What to do: Reproduce all of the data word for word.

Provided data:
-----

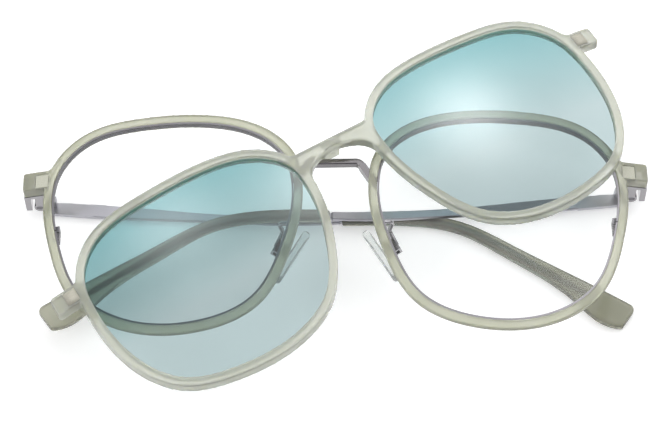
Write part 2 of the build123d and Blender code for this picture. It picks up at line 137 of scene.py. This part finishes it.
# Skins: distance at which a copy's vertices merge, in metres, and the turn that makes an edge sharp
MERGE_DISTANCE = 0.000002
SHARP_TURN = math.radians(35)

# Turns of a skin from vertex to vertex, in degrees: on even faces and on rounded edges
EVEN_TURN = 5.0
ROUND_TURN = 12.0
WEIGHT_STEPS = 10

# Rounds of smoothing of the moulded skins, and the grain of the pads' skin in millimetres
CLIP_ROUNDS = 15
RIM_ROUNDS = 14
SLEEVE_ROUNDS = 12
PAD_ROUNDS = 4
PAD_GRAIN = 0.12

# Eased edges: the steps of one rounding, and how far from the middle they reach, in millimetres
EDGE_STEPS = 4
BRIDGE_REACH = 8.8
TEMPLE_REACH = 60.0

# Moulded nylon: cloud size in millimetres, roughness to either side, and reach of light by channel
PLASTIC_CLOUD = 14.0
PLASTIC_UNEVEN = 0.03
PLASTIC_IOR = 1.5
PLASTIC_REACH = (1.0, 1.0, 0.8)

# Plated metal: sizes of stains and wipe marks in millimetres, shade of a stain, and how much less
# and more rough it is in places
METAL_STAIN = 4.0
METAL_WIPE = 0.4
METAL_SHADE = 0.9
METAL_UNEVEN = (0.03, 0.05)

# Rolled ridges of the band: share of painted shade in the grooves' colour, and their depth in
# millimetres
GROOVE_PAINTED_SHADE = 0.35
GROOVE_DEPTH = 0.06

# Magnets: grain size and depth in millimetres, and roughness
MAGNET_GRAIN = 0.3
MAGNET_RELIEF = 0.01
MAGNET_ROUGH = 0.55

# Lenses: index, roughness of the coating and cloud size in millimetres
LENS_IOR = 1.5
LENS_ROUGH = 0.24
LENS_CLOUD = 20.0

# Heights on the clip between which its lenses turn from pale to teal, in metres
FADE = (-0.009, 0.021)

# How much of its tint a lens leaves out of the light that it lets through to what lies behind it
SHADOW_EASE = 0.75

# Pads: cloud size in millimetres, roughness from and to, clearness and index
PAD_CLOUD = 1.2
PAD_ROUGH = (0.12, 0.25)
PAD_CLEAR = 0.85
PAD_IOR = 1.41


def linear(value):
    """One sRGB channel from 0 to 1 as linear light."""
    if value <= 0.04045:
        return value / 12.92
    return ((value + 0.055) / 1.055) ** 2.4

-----

Result of the task:
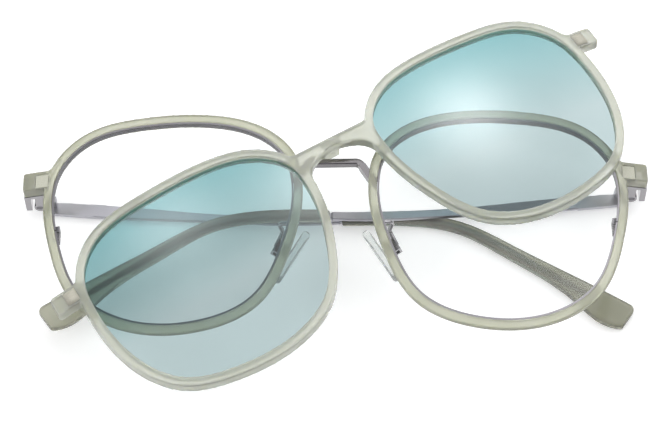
Write part 2 of the build123d and Blender code for this picture. It picks up at line 137 of scene.py. This part finishes it.
# Skins: distance at which a copy's vertices merge, in metres, and the turn that makes an edge sharp
MERGE_DISTANCE = 0.000002
SHARP_TURN = math.radians(35)

# Turns of a skin from vertex to vertex, in degrees: on even faces and on rounded edges
EVEN_TURN = 5.0
ROUND_TURN = 12.0
WEIGHT_STEPS = 10

# Rounds of smoothing of the moulded skins, and the grain of the pads' skin in millimetres
CLIP_ROUNDS = 15
RIM_ROUNDS = 14
SLEEVE_ROUNDS = 12
PAD_ROUNDS = 4
PAD_GRAIN = 0.12

# Eased edges: the steps of one rounding, and how far from the middle they reach, in millimetres
EDGE_STEPS = 4
BRIDGE_REACH = 8.8
TEMPLE_REACH = 60.0

# Moulded nylon: cloud size in millimetres, roughness to either side, and reach of light by channel
PLASTIC_CLOUD = 14.0
PLASTIC_UNEVEN = 0.03
PLASTIC_IOR = 1.5
PLASTIC_REACH = (1.0, 1.0, 0.8)

# Plated metal: sizes of stains and wipe marks in millimetres, shade of a stain, and how much less
# and more rough it is in places
METAL_STAIN = 4.0
METAL_WIPE = 0.4
METAL_SHADE = 0.9
METAL_UNEVEN = (0.03, 0.05)

# Rolled ridges of the band: share of painted shade in the grooves' colour, and their depth in
# millimetres
GROOVE_PAINTED_SHADE = 0.35
GROOVE_DEPTH = 0.06

# Magnets: grain size and depth in millimetres, and roughness
MAGNET_GRAIN = 0.3
MAGNET_RELIEF = 0.01
MAGNET_ROUGH = 0.55

# Lenses: index, roughness of the coating and cloud size in millimetres
LENS_IOR = 1.5
LENS_ROUGH = 0.24
LENS_CLOUD = 20.0

# Heights on the clip between which its lenses turn from pale to teal, in metres
FADE = (-0.009, 0.021)

# How much of its tint a lens leaves out of the light that it lets through to what lies behind it
SHADOW_EASE = 0.75

# Pads: cloud size in millimetres, roughness from and to, clearness and index
PAD_CLOUD = 1.2
PAD_ROUGH = (0.12, 0.25)
PAD_CLEAR = 0.85
PAD_IOR = 1.41


def linear(value):
    """One sRGB channel from 0 to 1 as linear light."""
    if value <= 0.04045:
        return value / 12.92
    return ((value + 0.055) / 1.055) ** 2.4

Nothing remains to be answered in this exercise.